Buffalo Trace gets its name from the pathway taken by buffalo on their ancient Westerly migratory route. The company claims to be the only producer using five recipes for whiskey products: three rye recipe bourbons, one barley and one wheat bourbon. These five recipes create a matrix under which the individual brands are made.
For example Buffalo Trace, Eagle Rare and George T. Stagg all are made according to Buffalo Trace rye recipe #1, the key difference is length of time in wood which changes the balance and flavour profile of them. Buffalo Trace rye recipe #2 is used to make Elmer T. Lee, Hancocks Reserve and Rock Hill.

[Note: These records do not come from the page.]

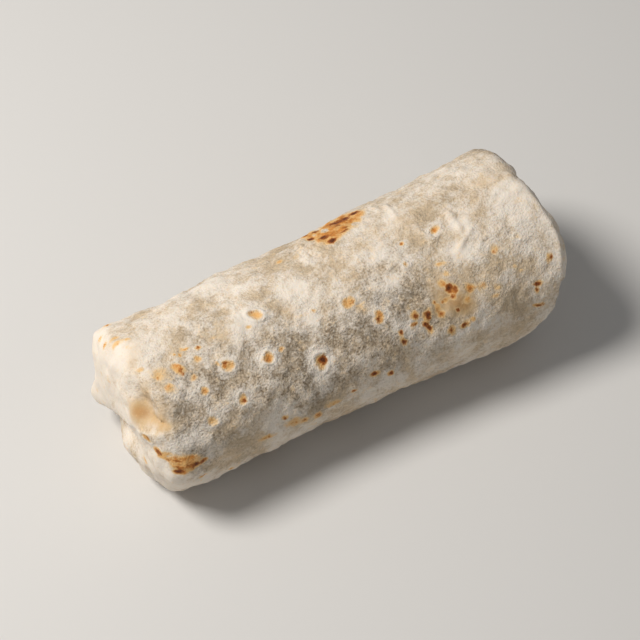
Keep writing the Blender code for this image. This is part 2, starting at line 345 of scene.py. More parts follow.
# The large toasted patch on the top: golden skin first, and then its dark flecks
BIG_TOAST = (
    Spot(0.575, 55, 6.0, 7.0, 1.9, 0.28),
    Spot(0.6, 50, 5.5, 9.0, 1.9, 0.28),
    Spot(0.635, 50, 5.5, 7.0, 1.8, 0.28),
    Spot(0.542, 47, 3.6, 5.0, 1.3, 0.28),
    Spot(0.665, 50, 3.4, 4.0, 1.0, 0.28),
    Spot(0.528, 41, 1.6, 3.1, 1.0, 1.38),
    Spot(0.534, 52, 1.8, 2.0, 1.1, 1.49),
    Spot(0.556, 60, 3.0, 2.0, 1.2, 1.43, turn=20),
    Spot(0.57, 65, 3.8, 1.6, 1.2, 1.43),
    Spot(0.553, 46, 2.2, 2.6, 1.1, 1.1, turn=40),
    Spot(0.585, 43, 2.7, 2.3, 1.1, 1.21),
    Spot(0.614, 46, 4.3, 3.9, 1.2, 1.32, turn=-20),
    Spot(0.608, 54, 1.9, 2.1, 1.2, 0.99),
    Spot(0.612, 63, 3.0, 1.3, 1.2, 1.32),
    Spot(0.642, 48, 3.5, 3.9, 1.2, 1.16, turn=10),
    Spot(0.665, 46, 3.5, 2.3, 1.1, 1.26),
    Spot(0.625, 59, 2.4, 1.6, 1.2, 0.83),
    Spot(0.645, 59, 1.6, 2.1, 1.1, 0.66),
)
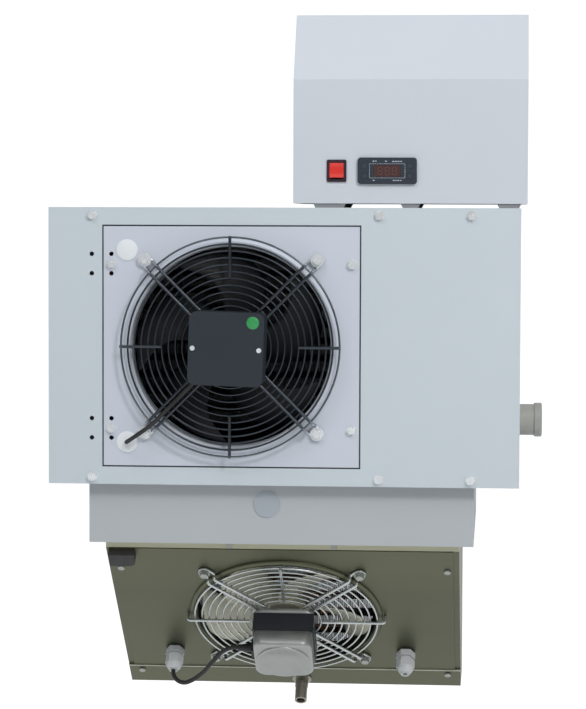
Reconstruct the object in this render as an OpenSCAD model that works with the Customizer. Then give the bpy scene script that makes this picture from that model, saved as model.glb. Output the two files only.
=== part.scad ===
// Ceiling monoblock refrigeration unit for a cold room: a condensing case with its
// control box stands on the ceiling panel, an insulated plug fills the cut-out, and
// the evaporator hangs below. The front faces -Y, and z = 0 is the ceiling's top face.

/* [Condensing case] */
// Width of the case
case_w = 620; // [610:5:700]
// Height of the case
case_h = 365; // [365:1:420]
// Depth of the case
case_d = 460; // [455:5:540]
// Thickness of the painted sheet
sheet = 1.5; // [1.2:0.1:1.8]
// Height of the turned edges that the panels are bolted to
edge_h = 18; // [15:1:18]
// How far the plate between fan and compressor stands right of the middle
divider_x = 118; // [114:1:124]

/* [Fan panel] */
// Width of the removable fan panel
panel_w = 337; // [334:1:340]
// Height of the removable fan panel
panel_h = 315; // [310:1:316]
// Middle of the fan panel, right of the middle of the case
panel_x = -68; // [-74:1:-64]
// Gap all round the fan panel
panel_gap = 2; // [1:0.5:3]
// Width of the seat behind the panel's edge
ledge_w = 18; // [15:1:18]
// Diameter of the air throat
throat_d = 262; // [256:1:266]
// Radius of the rolled edge round a throat
lip_r = 5; // [4:0.5:6]
// Depth of the collar behind a throat
collar_l = 24; // [15:1:30]

/* [Control box] */
// Width of the control box
ctrl_w = 305; // [290:5:330]
// Left side of the control box, right of the middle of the case
ctrl_x = 13; // [0:1:20]
// Depth of the control box
ctrl_d = 170; // [140:5:220]
// Height of its upright face
ctrl_face_h = 161; // [150:1:180]
// Height of its sloping face
ctrl_slope_h = 87; // [70:1:100]
// How far the sloping face runs back
ctrl_slope_d = 50; // [40:1:60]
// Height of the feet under the control box
ctrl_lift = 5.6; // [4:0.2:10]

/* [Plug] */
// Width of the insulated plug
plug_w = 510; // [500:5:520]
// Depth of the plug
plug_d = 420; // [410:5:420]
// Height of the plug, the thickness of the ceiling panel
plug_h = 80; // [60:5:120]
// Middle of the plug, right of the middle of the case
plug_x = -4; // [-8:1:4]
// How far the plug stands back from the case front
plug_back = 20; // [20:1:26]

/* [Evaporator] */
// Width of the evaporator housing
evap_w = 472; // [466:1:480]
// Depth of the evaporator housing
evap_d = 380; // [370:5:385]
// How far the housing stands back from the case front
evap_back = 40; // [35:1:45]
// Height of the upright edge over the slope
evap_edge_h = 9; // [6:0.5:14]
// Angle of the slope from upright
slope = 48; // [44:1:50]
// Length of the slope
slope_l = 334; // [330:1:340]
// Length of the fan plate along the slope
plate_l = 291; // [288:1:294]
// Thickness of the stainless sheet
steel = 1.2; // [1:0.1:1.4]

/* [Mounts] */
// Distance of the ceiling bolts along X
bolt_dx = 560; // [556:1:570]
// Distance of the ceiling bolts along Y
bolt_dy = 380; // [360:5:390]
// Diameter of the ceiling bolt holes
bolt_hole_d = 9; // [7:0.5:10]
// Outer diameter of the stub on the right side
stub_d = 42; // [36:1:46]
// Length of the stub outside the panel
stub_l = 31; // [25:1:45]
// Outer diameter of the drain spigot
drain_d = 17; // [15:0.5:20]
// Length of the drain spigot
drain_l = 38; // [30:1:45]

/* [Fans] */
// Number of blades on each fan
blades = 5; // [4:1:6]
// Diameter of the condenser fan
cond_fan_d = 250; // [244:1:252]
// Diameter of the evaporator fan
evap_fan_d = 236; // [230:1:238]
// Diameter of the fan shafts
shaft_d = 8; // [6:0.5:9]
// Radial running clearance of the shafts
shaft_fit = 0.05; // [0.03:0.01:0.1]

/* [Hidden] */
$fn = 64;

// Colours
paint = [0.77, 0.81, 0.83];
paint_lilac = [0.77, 0.80, 0.84];
plug_grey = [0.65, 0.67, 0.68];
stainless = [0.42, 0.43, 0.37];
zinc = [0.72, 0.73, 0.74];
black = [0.08, 0.09, 0.11];
copper = [0.72, 0.45, 0.30];
foam = [0.93, 0.90, 0.78];

// Planes of the case
front_y = -case_d / 2;
rear_y = case_d / 2;
in_w = case_w - 2 * sheet;
in_d = case_d - 2 * sheet;
mid_z = case_h / 2;
// Overrun of every cut
over = 2;
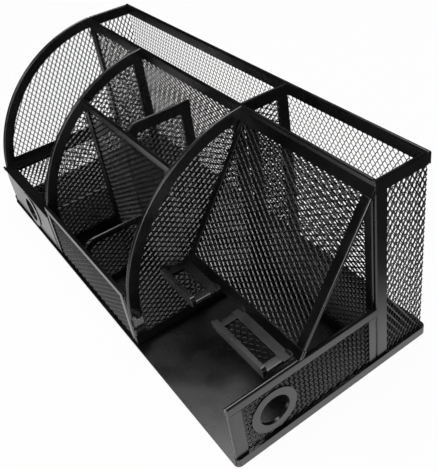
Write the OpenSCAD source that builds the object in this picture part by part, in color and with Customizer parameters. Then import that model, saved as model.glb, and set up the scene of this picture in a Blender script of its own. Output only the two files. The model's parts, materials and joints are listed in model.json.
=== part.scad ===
// Desk organizer of black expanded-metal mesh in folded steel strips, with a
// drawer at the left, pen bays at the back and a sloping phone rest at the right.
// X runs from left to right, Y from front to back and Z up. The origin is the
// bottom centre of the bounding box, on the surface that the stand rests on.

/* [Overall size] */
// Length of the base, left to right
length = 252; // [246:1:260]
// Depth of the base, front to back
depth = 108; // [104:1:112]
// Height of the back wall above the table
height = 100; // [96:1:104]

/* [Folded strip and mesh] */
// Width of the folded strip round a large panel
strip_w = 6; // [5:0.5:7]
// Width of the folded strip on the lips, the top of the low end and the like
mid_strip_w = 4.5; // [4:0.5:5]
// Width of the folded strip round a small panel
small_strip_w = 3.5; // [3.5:0.5:5]
// Thickness of a folded strip with the mesh inside it
strip_t = 2; // [1.8:0.1:2.4]
// Thickness of the expanded-metal mesh
mesh_t = 0.6; // [0.5:0.1:0.8]

/* [Base sheet] */
// Thickness of the floor of the base
floor_t = 1; // [0.8:0.1:1.2]
// Height of the rim that is turned up at the left, the back and the right
rim_h = 4.5; // [3:0.5:6]

/* [Walls and dividers] */
// Front face of the middle wall, from the front edge of the base
mid_y = 77.5; // [75:0.5:80]
// Left face of the arc divider beside the drawer, from the left edge
left_arc_x = 70; // [66:1:73]
// Left face of the arc divider beside the phone rest, from the left edge
right_arc_x = 165.5; // [162:0.5:170]
// Left face of the divider in the rear bay, from the left edge
rear_divider_x = 163.5; // [150:0.5:185]
// Height above the table at which the arc edges leave the vertical
arc_start = 16; // [12:1:20]
// Front face of the cross panel, from the front edge
cross_y = 37.5; // [34:0.5:40]
// Left face of the divider behind the cross panel, from the left edge
small_divider_x = 116; // [100:0.5:135]
// Left face of the low divider at the front, from the left edge
low_divider_x = 114; // [100:0.5:135]
// Top of the low divider above the table
low_divider_top = 32; // [28:1:34]
// Top of the front panel above the table
front_top = 34; // [32:1:38]
// Top of the low right end panel above the table
low_end_top = 35.5; // [33:0.5:38]

/* [Phone rest] */
// Distance of the foot of the sloping panel from the front edge
rest_foot_y = 35.5; // [32:0.5:38]
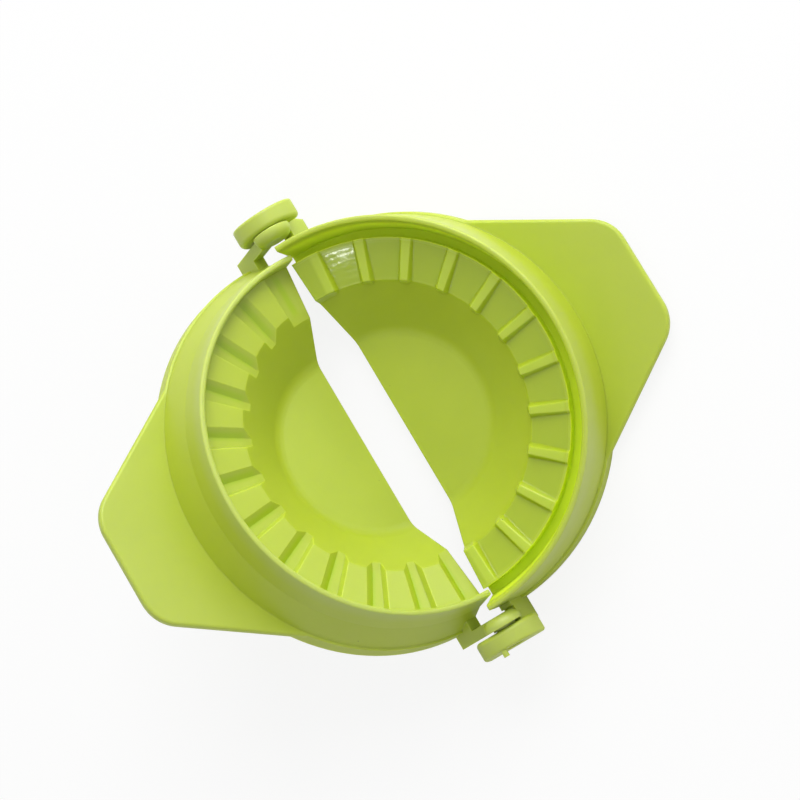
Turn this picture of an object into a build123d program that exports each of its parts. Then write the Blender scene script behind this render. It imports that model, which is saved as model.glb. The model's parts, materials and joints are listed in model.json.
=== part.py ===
"""Hand press for empanadas and dumplings: two hinged half-round dies with finger handles.

Frame: +Z up, origin on the surface that the press stands on, under the centre of its box.
The hinge axis runs along Y. Each half is drawn in its own half frame, with the hinge axis on Y
through the origin, +X out to its handle and +Z up out of its bowl, and is then put in place.
"""

import os
from math import atan, cos, radians, sin, tan

from build123d import *

os.makedirs("parts", exist_ok=True)

# Driving dimensions, in millimetres and degrees

fold_angle = 45.7  # how far the folding half stands up from lying flat
cut_gap = 0.3  # each half stops this far from the hinge axis
wall = 1.4  # moulded wall

# Bowl and crimping face, shared by both halves
floor_radius = 20.3
floor_depth = 11.8
floor_round = 4.0
crimp_inner_radius = 31.0
crimp_outer_radius = 40.0
crimp_edge_round = 0.7
crimp_count = 12  # teeth round each half; the outermost two run into the strips at its cut edge
crimp_pitch = 15.3  # angle from one tooth to the next
crimp_turn = 2.1  # angle by which the whole row of teeth is turned towards the -Y ears

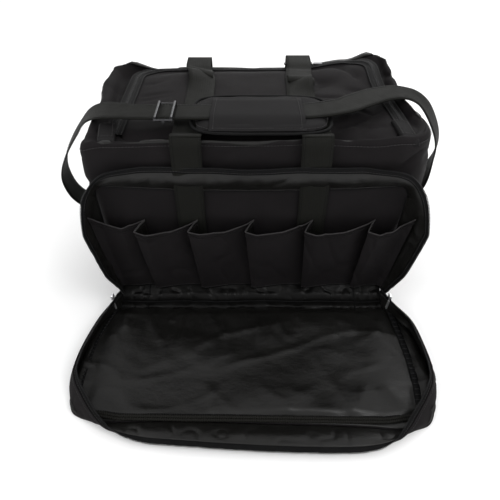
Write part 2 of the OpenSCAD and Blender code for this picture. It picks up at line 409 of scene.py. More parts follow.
def tube(path, radius, material, n=6, cuts=None):
    t = tangents(path)
    a = unit(np.cross(t, np.where(np.abs(t[:, 2:3]) > 0.9, (1.0, 0.0, 0.0), (0.0, 0.0, 1.0))))
    b = np.cross(a, t)
    ang = np.linspace(0, 2 * math.pi, n, endpoint=False)
    r = radius if cuts is None else radius * cuts[:, None, None]
    p = path[:, None] + r * (np.cos(ang)[None, :, None] * a[:, None] + np.sin(ang)[None, :, None] * b[:, None])
    return grid(p, [material], wrap=True, cap_first=True, cap_last=True)


def beads(centers, along, across, size, material):
    """Small rounded blocks, one at each centre: stitches or zip teeth. size is (along, across, high)."""
    along = unit(np.broadcast_to(along, centers.shape))
    across = square(across, along)
    up = np.cross(along, across)
    ring = np.array([(-1, 0), (-0.6, 0.9), (0.6, 0.9), (1, 0), (0.6, -0.9), (-0.6, -0.9)])
    verts = [centers + along * at * size[0] + across * x * size[1] / 2 + up * z * size[2] / 2
             for at, scale in ((-0.5, 0.35), (-0.34, 1), (0.34, 1), (0.5, 0.35)) for x, z in ring * scale]
    verts = np.stack(verts, axis=1)
    n, m = verts.shape[:2]
    one = grid_faces(4, 6, True) + [list(range(5, -1, -1)), list(range(m - 6, m))]
    return mesh_part(verts.reshape(-1, 3), [[i + k * m for i in f] for k in range(n) for f in one], [material])


def stitches(path, across, pitch=3.6, length=2.4, width=0.6, material=THREAD):
    """A row of stitches along a path."""
    n = max(2, int(path_length(path) / pitch))
    p = resample(path, n)
    if np.ndim(across) == 2:
        across = resample(across, n)
    return beads(p, tangents(p), across, (length, width, width), material)


def teeth(path, across, size=(1.25, 2.0, 2.0), shifted=False):
    """One side of a coil zip along a path, a tooth every 2 mm; shifted moves them by half of that."""
    n = 2 * max(3, int(path_length(path) / 2.0)) + 1
    p = resample(path, n)[shifted::2]
    if np.ndim(across) == 2:
        across = resample(across, n)[shifted::2]
    return beads(p, tangents(p), across, size, COIL)


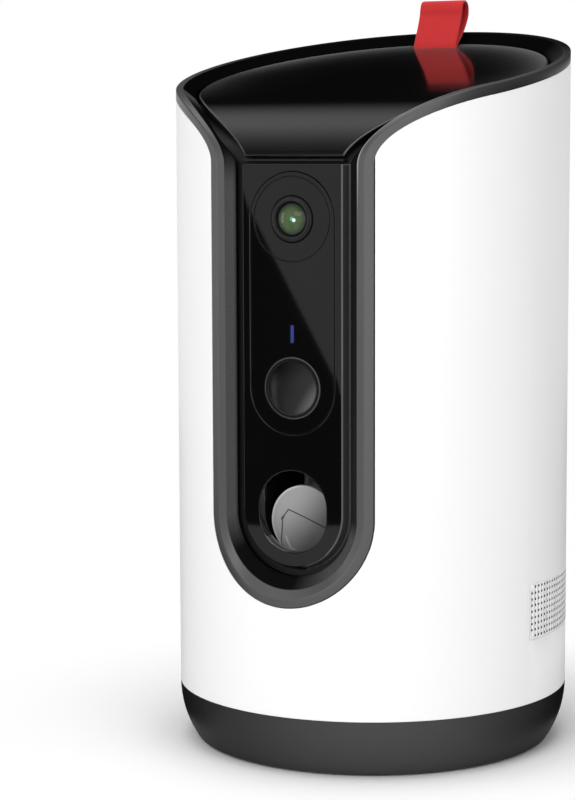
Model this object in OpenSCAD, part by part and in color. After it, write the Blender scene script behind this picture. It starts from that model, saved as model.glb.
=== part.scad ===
// Treat tossing pet camera: a round tower with a sloping lidded top, a tall front
// channel for the camera and the treat port, and a treat hopper, metering rotor and
// sprung toss paddle inside. Origin on the tower's axis at the surface that it
// stands on. Front is -Y, up is +Z. Millimetres. In side profiles f is the distance
// forward of the axis, so f = -y.

/* [Body] */
// Outer diameter of the tower
body_d = 130; // [126:1:136]
// Wall of the white shell
shell_wall = 2.5; // [2:0.1:3]
// Height at which the base ends and the shell starts
base_h = 18.9; // [17:0.1:22]
// Radius of the curve round the side of the base
base_curve = 31.7; // [28:0.1:36]
// Wall of the base
base_wall = 2.4; // [2:0.1:3]
// Height of the base's rim above the table, which the feet lift it by
foot_gap = 0.8; // [0.5:0.1:1.5]

/* [Sloping top] */
// Height of the rim over the axis of the tower
rim_z = 223.4; // [218:0.1:228]
// Fall of the rim for each millimetre forward
rim_slope = 0.2276; // [0.2:0.0001:0.25]
// How far behind the tower's front the rim starts to curve down
bend_back = 32; // [30:0.5:34]
// Height at which the rim's curve has become the upright channel
bend_z = 191; // [188:0.5:194]
// Height of the collar's outer band above the white shell
band_h = 3.4; // [2.6:0.1:4.2]
// Width of the collar's rim, from the tower's side to the top of its sloping wall
land_w = 2.2; // [1.8:0.1:2.6]
// Depth of the collar's rim behind the tower's side at the bottom of the channel
land_dip = 1; // [0.8:0.1:1.2]
// Width of the collar's sloping wall round the top
slope_w = 4.3; // [4:0.1:4.5]
// Depth of the collar's sloping inner wall
slope_h = 3.6; // [3:0.1:4]
// Depth from the rim to the floor of the recess under the lid
floor_drop = 8; // [7.5:0.1:8.6]
// Thickness of the inner frame
frame_t = 2; // [1.8:0.1:2.4]
// Thickness of the frame's sill between the lid and the front panel
sill_t = 0.6; // [0.5:0.1:0.8]

/* [Front channel] */
// Half width of the channel's opening in the shell
channel_x = 28.5; // [28:0.1:29]
// Lowest point of the channel's opening
channel_z = 53.6; // [51:0.1:56]
// Half width of the collar's land in the channel, at its inner edge
mouth_x = 23.1; // [22.8:0.1:23.5]
// Half width between the feet of the channel's sloping walls
foot_x = 20.2; // [20:0.1:20.8]
// How far behind the tower's front the collar's land lies in the channel
land_back = 5.25; // [5:0.05:5.8]
// How far behind the tower's front the frame's face lies, on which the panel sits
seat_back = 10.5; // [10:0.1:11]

/* [Front panel] */
// Half width of the panel's flat face
panel_x = 17.4; // [16.8:0.1:17.8]
// Thickness of the panel
panel_t = 3.8; // [3.4:0.1:4.2]
// Height of the panel's top edge
panel_top = 191.4; // [190:0.1:192]
// Height of the treat port's centre, and of the panel's bottom curve
port_z = 83.1; // [82:0.1:84]
// Width of the treat port
port_w = 23.4; // [22:0.1:24]
// Height of the treat port
port_h = 25.8; // [24.4:0.1:27]
// Height of the camera lens
lens_z = 174.5; // [173:0.1:175]
// Height of the motion sensor
sensor_z = 122; // [121:0.1:123]
// Radius of the smoked window's ends
window_r = 14.5; // [14:0.1:15]
// Depth of the smoked window
window_t = 1.2; // [1:0.1:1.5]
// Radius of the groove in the window round the lens
groove_r = 13; // [11:0.1:13.2]
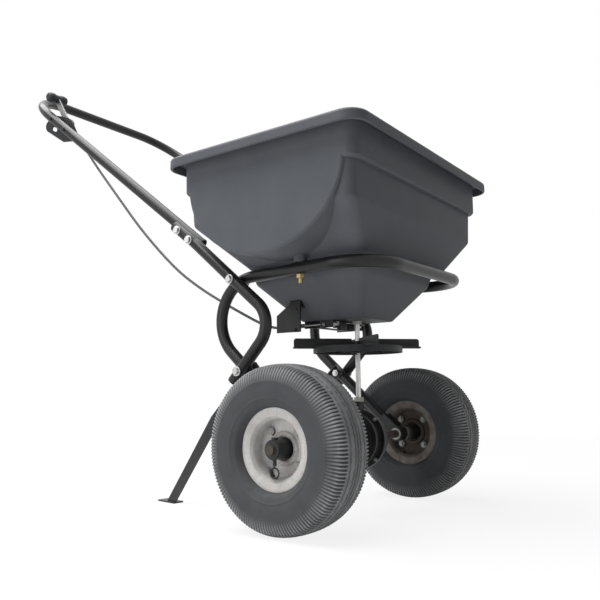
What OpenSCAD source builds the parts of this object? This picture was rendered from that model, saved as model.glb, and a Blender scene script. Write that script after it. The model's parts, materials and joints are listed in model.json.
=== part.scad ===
// Walk-behind broadcast spreader: moulded hopper, tube frame, ground-driven impeller.
// Right is +X, the walking direction is -Y, the handle is at +Y and up is +Z.

/* [Wheels and axle] */
// Outer diameter of each tyre
tyre_od = 275; // [240:1:310]
// Width of each tyre over its sidewalls
tyre_w = 99; // [80:1:110]
// Distance between the wheel centre planes
wheel_track = 458; // [440:1:520]
// Diameter of the rim over its flanges
rim_flange_d = 133.5; // [125:0.5:140]
// Diameter where the tyre bead sits
bead_seat_d = 101.6; // [98:0.1:104]
// Axle diameter
axle_d = 15.9; // [14:0.1:20]
// Hub tube outer diameter
hub_d = 32; // [28:1:36]
// Hub tube length
hub_l = 74; // [60:1:80]
// Circle that carries the four rim bolts
rim_bolt_circle = 75; // [70:1:80]
// Rim bolt diameter
rim_bolt_d = 8; // [6:1:8]

/* [Hopper] */
// Width over the rim of the hopper
rim_x = 550; // [500:2:600]
// Front edge of the rim ahead of the axle
rim_front = 175; // [150:1:190]
// Rear edge of the rim behind the axle
rim_rear = 256; // [230:1:280]
// Height of the rim top
rim_top_z = 668; // [660:1:720]
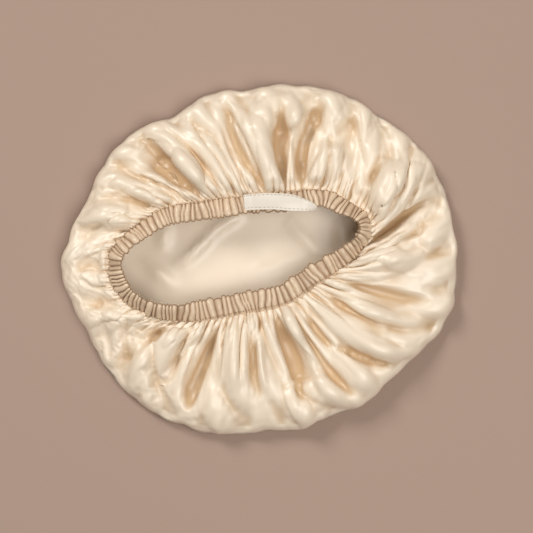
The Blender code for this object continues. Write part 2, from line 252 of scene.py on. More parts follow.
def mouth_line(angles):
    """Middle line of the casing in plan."""
    turn = np.radians(angles)
    tilt = math.radians(MOUTH_TILT_DEG)
    reach = read_round(CASING_ROWS, "reach", angles)
    along = MOUTH_LENGTH / 2 * np.cos(turn) * reach
    across = MOUTH_DEPTH / 2 * np.sin(turn) * reach
    x = MOUTH_SHIFT[0] + along * math.cos(tilt) - across * math.sin(tilt)
    y = MOUTH_SHIFT[1] + along * math.sin(tilt) + across * math.cos(tilt)
    return np.stack([x, y], axis=-1)


MOUTH_ANGLES = np.linspace(0.0, 360.0, 3601)
MOUTH_STEPS = np.linalg.norm(np.diff(mouth_line(MOUTH_ANGLES), axis=0), axis=1)
MOUTH_LENGTHS = np.concatenate([[0.0], np.cumsum(MOUTH_STEPS)])
CASING_LENGTH = MOUTH_LENGTHS[-1]
print("casing is", round(CASING_LENGTH, 3), "m round")


# %% Places and directions along the casing
def mouth_angle(way):
    """Angle round the mouth oval at a share of the casing's length."""
    turns = np.floor(way)
    return np.interp((way - turns) * CASING_LENGTH, MOUTH_LENGTHS, MOUTH_ANGLES) + 360.0 * turns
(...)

The wheat bourbon recipe make W.L. Weller and Pappy Van Winkle. The wheat gives a mellower, softer profile which softens the wood effect allowing Pappy to be aged more than 20 years without being overly oaky. The straight rye recipe, a spicy, peppery brew, is used for Sazerac and Van Winkle Family Reserve Rye 13 Year Old.
Master Blender at Buffalo Trace, Drew Mayville (a Canadian who started at Seagram’s in Waterloo about 34 years ago) told me the key to the success of the company is innovation. They continually try out new ways to make whiskey to come up with an ever better product. One example is a “cured oak” whiskey aged in barrels made from oak staves that have been aged (seasoned) outdoors for 13 months instead of their average of six. They have micro-distilleries to try out for example brown rice bourbon recipes and the like.
Ken Pierce, Director of Distillation at Barton, said that the Sazerac Company has a good eight to nine ideas to innovate the Canadian whiskey category. I doubt that will mean more Fireball type recipes, despite that liquor’s runaway success. We can only bid our time like a barrel in a warehouse until the big reveal.